» What the task requires: Beneath this instruction is a block of data; output from it exactly the lines that run from the one containing "to the origin" through the one containing "cad_parts[node].hide_render = cad_parts[node].hide_viewport", inclusive.

» Given data:
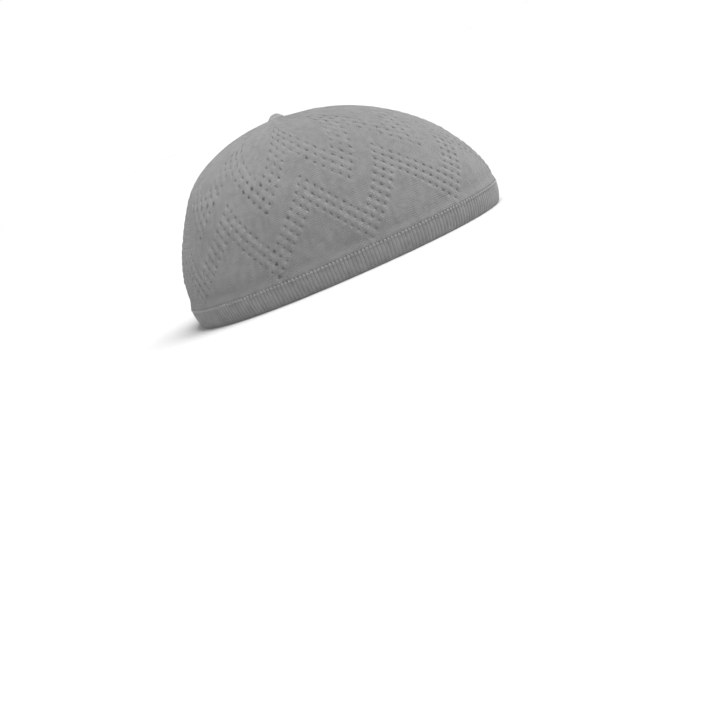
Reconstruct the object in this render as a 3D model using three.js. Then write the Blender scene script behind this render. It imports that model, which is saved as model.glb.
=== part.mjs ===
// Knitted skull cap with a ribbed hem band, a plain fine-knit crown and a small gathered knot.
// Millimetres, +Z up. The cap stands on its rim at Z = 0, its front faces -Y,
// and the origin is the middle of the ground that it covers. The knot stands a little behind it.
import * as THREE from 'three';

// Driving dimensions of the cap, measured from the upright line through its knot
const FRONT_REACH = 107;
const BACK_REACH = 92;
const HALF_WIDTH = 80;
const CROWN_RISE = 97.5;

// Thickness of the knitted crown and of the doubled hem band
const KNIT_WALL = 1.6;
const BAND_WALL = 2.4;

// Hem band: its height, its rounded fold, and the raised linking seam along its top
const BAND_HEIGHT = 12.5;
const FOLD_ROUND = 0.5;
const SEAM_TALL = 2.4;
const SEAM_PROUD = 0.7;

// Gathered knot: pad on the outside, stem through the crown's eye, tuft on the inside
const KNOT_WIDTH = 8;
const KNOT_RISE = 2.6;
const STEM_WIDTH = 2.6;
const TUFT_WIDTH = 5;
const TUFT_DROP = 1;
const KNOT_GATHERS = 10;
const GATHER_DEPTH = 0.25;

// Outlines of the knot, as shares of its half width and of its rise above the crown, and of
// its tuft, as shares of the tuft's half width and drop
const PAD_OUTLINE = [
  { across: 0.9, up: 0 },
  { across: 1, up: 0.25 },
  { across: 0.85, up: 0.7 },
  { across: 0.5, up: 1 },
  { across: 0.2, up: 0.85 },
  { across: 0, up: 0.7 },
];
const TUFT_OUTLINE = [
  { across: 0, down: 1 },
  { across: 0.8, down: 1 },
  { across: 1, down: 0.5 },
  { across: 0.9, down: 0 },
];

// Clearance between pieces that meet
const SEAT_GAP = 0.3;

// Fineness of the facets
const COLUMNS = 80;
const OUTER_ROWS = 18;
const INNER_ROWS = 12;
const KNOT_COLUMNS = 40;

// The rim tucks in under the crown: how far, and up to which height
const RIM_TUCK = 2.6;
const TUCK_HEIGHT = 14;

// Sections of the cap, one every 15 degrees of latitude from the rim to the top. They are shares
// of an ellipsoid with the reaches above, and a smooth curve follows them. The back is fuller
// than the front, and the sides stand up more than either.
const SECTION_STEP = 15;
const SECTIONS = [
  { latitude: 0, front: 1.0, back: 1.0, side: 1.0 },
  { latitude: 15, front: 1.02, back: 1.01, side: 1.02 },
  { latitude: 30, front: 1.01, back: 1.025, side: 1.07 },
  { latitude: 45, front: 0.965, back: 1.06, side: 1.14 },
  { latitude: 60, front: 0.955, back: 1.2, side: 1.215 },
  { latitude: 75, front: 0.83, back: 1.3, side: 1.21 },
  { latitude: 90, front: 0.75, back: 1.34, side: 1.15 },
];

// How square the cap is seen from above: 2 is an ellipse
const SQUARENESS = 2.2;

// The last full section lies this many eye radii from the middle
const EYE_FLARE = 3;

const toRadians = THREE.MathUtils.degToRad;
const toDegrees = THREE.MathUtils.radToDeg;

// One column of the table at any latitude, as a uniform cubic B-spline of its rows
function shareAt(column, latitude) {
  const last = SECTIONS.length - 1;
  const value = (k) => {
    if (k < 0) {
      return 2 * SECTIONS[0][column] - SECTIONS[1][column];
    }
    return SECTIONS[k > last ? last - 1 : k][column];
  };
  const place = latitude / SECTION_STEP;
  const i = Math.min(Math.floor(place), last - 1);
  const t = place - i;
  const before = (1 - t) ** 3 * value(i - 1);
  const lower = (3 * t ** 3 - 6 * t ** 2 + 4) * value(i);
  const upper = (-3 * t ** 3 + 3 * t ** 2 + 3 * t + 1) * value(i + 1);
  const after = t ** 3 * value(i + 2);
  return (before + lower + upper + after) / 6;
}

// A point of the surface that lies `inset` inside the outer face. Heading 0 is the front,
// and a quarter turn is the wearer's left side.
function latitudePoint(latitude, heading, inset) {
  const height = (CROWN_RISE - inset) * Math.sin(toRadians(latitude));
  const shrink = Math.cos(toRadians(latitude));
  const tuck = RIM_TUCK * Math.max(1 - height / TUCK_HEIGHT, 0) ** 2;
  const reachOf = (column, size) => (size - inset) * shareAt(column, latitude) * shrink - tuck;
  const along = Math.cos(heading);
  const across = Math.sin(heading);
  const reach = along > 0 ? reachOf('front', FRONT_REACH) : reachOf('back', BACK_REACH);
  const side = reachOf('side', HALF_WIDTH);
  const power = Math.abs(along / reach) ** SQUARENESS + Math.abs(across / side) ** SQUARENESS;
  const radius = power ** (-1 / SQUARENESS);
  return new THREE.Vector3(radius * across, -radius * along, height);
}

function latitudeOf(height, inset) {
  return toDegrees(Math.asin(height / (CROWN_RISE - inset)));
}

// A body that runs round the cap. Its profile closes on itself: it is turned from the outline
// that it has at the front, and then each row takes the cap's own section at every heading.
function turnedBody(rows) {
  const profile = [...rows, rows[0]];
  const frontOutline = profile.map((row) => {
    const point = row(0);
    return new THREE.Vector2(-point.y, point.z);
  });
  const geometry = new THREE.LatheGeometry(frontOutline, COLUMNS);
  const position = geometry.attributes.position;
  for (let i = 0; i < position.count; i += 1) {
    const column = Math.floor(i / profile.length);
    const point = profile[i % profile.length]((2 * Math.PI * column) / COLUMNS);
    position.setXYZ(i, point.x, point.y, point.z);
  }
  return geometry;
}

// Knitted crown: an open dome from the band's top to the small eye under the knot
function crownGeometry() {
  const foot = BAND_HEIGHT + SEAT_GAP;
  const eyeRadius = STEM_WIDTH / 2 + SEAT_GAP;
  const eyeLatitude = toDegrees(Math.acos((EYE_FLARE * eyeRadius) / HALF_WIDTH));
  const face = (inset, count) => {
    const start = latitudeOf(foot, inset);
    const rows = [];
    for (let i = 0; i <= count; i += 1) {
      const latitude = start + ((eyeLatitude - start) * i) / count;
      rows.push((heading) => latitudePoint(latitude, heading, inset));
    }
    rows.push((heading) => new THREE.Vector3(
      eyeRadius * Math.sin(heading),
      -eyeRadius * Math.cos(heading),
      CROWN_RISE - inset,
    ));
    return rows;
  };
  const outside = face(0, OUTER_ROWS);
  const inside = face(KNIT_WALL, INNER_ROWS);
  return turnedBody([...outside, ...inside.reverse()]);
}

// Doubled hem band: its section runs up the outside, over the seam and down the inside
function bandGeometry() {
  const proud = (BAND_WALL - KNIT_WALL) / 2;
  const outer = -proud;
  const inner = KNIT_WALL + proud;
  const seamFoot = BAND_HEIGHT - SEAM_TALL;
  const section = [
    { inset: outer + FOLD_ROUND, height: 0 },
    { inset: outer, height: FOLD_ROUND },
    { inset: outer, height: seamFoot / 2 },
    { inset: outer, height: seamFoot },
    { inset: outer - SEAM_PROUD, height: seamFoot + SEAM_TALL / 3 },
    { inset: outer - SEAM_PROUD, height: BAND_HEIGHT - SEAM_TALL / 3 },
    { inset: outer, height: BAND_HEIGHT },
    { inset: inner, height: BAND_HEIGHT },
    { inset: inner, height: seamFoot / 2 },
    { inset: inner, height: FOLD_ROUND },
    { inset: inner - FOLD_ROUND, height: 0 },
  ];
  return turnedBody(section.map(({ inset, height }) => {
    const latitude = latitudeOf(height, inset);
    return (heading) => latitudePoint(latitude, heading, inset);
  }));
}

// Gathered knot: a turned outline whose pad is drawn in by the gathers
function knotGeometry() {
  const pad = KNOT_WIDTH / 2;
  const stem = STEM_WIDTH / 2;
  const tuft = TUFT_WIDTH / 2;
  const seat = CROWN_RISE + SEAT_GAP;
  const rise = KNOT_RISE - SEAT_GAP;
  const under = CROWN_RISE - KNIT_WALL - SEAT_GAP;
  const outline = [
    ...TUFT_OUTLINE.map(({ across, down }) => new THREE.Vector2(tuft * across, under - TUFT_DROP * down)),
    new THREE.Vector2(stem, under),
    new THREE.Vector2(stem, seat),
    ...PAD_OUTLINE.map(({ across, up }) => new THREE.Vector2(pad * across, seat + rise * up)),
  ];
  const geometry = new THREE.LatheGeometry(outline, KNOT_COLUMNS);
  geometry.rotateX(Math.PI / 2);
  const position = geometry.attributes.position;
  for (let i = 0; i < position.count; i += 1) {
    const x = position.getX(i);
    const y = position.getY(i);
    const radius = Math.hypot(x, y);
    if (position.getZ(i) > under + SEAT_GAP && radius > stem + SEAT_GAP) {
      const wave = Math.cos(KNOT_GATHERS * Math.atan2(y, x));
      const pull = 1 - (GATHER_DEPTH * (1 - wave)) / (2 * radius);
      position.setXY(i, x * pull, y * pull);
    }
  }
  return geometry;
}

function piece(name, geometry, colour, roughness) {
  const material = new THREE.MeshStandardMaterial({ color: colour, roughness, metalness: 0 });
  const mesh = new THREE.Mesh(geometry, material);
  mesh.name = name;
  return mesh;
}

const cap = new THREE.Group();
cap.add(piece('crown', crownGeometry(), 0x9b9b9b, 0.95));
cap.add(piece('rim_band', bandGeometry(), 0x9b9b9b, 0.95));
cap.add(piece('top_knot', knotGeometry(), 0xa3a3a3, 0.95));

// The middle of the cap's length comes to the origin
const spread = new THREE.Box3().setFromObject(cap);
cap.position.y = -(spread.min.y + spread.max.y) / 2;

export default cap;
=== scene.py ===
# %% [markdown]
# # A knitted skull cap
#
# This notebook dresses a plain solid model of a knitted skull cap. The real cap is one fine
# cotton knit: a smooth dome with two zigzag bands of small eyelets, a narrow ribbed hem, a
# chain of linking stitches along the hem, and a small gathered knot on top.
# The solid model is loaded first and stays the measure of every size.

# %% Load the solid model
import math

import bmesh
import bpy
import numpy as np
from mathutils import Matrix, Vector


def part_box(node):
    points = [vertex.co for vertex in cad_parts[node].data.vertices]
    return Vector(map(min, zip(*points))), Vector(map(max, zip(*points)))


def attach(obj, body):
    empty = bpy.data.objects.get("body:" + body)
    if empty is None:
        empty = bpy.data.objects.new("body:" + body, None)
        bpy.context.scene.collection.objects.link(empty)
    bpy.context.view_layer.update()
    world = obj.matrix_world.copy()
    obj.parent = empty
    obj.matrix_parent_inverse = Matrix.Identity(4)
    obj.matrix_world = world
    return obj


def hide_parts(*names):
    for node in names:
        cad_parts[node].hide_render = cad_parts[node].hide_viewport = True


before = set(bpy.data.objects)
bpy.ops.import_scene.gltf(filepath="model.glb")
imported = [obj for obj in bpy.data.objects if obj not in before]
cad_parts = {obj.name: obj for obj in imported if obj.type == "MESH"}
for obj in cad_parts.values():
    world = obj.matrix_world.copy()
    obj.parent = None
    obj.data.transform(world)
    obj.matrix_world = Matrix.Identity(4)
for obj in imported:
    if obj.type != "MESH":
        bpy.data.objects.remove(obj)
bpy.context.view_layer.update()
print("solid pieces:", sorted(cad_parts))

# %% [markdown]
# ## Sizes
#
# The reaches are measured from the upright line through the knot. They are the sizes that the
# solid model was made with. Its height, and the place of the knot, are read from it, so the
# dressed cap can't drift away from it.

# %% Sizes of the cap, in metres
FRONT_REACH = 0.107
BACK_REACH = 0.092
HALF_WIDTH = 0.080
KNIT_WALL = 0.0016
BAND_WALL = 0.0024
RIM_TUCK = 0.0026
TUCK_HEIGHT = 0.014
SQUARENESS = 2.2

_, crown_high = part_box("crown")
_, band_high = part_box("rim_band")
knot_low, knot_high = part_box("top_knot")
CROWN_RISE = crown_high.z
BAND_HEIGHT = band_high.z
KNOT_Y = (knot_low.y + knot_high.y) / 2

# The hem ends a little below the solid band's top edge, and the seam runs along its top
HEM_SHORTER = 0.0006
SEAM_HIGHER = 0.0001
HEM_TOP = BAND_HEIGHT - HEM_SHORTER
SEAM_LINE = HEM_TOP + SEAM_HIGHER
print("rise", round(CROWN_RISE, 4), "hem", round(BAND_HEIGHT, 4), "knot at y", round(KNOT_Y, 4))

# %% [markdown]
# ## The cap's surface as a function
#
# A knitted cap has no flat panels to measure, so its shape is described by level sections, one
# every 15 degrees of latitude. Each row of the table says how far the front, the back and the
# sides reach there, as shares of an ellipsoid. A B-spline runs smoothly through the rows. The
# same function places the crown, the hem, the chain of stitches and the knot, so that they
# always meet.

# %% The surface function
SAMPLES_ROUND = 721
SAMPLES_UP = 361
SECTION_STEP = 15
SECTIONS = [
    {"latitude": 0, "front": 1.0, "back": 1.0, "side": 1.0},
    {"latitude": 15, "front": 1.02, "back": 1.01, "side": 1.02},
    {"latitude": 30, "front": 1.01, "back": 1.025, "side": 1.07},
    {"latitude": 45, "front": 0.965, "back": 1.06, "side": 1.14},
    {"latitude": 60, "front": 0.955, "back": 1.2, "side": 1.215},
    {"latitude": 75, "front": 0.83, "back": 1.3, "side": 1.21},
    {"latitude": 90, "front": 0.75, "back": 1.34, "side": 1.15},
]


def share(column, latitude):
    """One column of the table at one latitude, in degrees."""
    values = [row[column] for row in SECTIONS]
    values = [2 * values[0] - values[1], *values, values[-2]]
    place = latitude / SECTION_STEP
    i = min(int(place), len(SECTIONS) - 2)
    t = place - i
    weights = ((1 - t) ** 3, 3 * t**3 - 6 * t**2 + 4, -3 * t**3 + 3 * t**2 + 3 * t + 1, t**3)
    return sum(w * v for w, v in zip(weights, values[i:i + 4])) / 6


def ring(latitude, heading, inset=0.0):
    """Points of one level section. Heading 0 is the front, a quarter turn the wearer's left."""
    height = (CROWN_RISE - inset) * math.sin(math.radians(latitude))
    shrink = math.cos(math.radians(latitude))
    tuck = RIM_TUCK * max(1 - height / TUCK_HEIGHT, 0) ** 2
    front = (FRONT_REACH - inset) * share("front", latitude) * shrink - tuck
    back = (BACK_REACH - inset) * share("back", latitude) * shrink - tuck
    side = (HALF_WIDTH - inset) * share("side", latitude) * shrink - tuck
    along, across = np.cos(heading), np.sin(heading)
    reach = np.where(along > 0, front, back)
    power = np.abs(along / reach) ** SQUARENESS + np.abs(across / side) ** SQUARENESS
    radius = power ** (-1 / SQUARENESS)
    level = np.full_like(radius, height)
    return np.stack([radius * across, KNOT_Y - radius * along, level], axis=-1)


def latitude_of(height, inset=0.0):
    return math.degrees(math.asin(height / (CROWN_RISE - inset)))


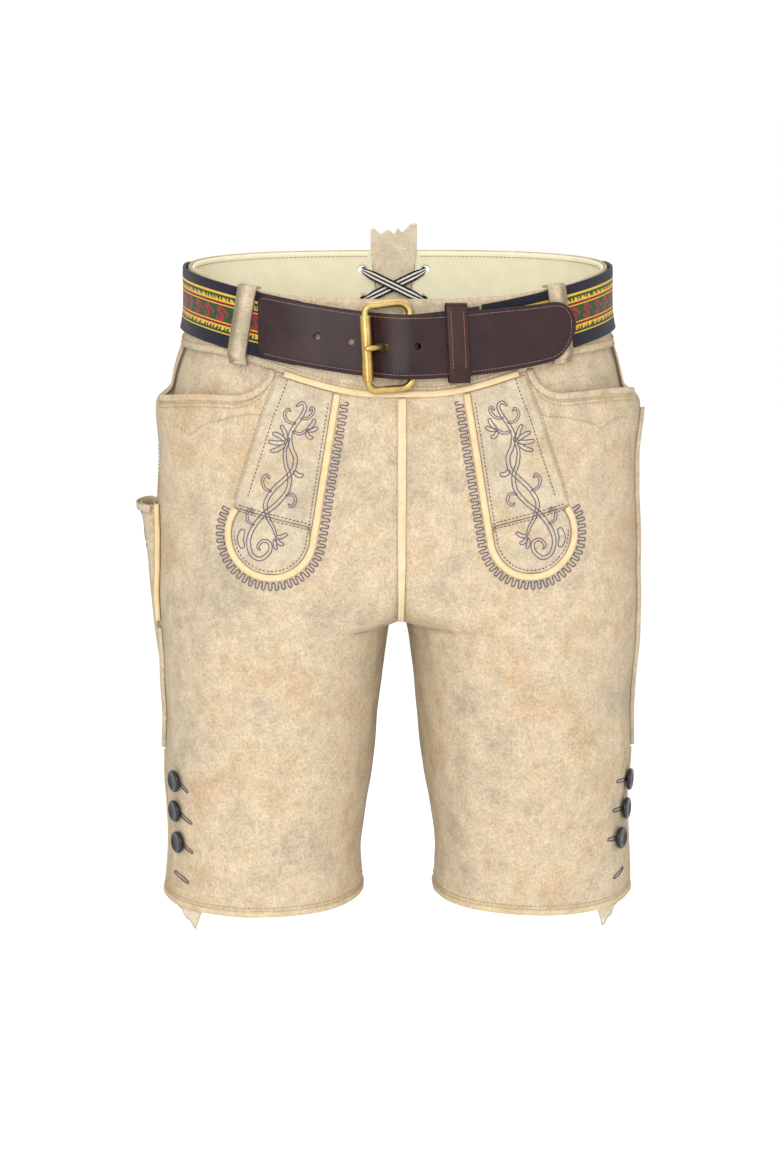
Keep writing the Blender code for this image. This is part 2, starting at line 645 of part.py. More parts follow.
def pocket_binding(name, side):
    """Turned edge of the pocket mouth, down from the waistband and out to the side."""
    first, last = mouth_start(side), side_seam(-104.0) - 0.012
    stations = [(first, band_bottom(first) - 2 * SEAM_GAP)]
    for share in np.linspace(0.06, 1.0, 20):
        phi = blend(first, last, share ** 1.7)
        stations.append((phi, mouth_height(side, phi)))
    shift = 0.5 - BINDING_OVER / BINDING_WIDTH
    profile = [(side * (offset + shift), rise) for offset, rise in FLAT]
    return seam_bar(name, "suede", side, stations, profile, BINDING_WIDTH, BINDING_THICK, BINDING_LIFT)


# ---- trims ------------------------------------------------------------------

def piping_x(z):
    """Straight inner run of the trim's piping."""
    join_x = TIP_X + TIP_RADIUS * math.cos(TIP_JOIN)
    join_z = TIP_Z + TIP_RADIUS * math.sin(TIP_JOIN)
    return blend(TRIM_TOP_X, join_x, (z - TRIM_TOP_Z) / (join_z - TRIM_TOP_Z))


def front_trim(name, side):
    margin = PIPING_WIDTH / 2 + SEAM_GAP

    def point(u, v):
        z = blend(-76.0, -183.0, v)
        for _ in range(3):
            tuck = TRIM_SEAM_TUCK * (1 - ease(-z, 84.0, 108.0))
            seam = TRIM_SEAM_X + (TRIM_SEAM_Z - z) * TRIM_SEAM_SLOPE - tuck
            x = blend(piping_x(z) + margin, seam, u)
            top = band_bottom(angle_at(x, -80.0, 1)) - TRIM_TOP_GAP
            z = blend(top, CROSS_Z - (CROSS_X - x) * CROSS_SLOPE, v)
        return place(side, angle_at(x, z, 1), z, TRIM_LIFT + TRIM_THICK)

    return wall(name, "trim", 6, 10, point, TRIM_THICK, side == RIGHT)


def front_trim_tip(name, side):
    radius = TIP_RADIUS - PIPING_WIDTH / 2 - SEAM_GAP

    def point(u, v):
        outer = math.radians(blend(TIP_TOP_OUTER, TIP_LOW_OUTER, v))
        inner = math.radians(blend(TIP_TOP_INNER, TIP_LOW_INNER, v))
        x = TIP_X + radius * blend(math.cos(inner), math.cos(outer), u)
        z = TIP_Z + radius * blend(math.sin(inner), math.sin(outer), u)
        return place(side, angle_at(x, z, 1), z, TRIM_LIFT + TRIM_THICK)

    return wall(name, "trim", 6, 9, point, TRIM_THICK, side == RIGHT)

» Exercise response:
// The middle of the cap's length comes to the origin
const spread = new THREE.Box3().setFromObject(cap);
cap.position.y = -(spread.min.y + spread.max.y) / 2;

export default cap;
=== scene.py ===
# %% [markdown]
# # A knitted skull cap
#
# This notebook dresses a plain solid model of a knitted skull cap. The real cap is one fine
# cotton knit: a smooth dome with two zigzag bands of small eyelets, a narrow ribbed hem, a
# chain of linking stitches along the hem, and a small gathered knot on top.
# The solid model is loaded first and stays the measure of every size.

# %% Load the solid model
import math

import bmesh
import bpy
import numpy as np
from mathutils import Matrix, Vector


def part_box(node):
    points = [vertex.co for vertex in cad_parts[node].data.vertices]
    return Vector(map(min, zip(*points))), Vector(map(max, zip(*points)))


def attach(obj, body):
    empty = bpy.data.objects.get("body:" + body)
    if empty is None:
        empty = bpy.data.objects.new("body:" + body, None)
        bpy.context.scene.collection.objects.link(empty)
    bpy.context.view_layer.update()
    world = obj.matrix_world.copy()
    obj.parent = empty
    obj.matrix_parent_inverse = Matrix.Identity(4)
    obj.matrix_world = world
    return obj


def hide_parts(*names):
    for node in names:
        cad_parts[node].hide_render = cad_parts[node].hide_viewport = True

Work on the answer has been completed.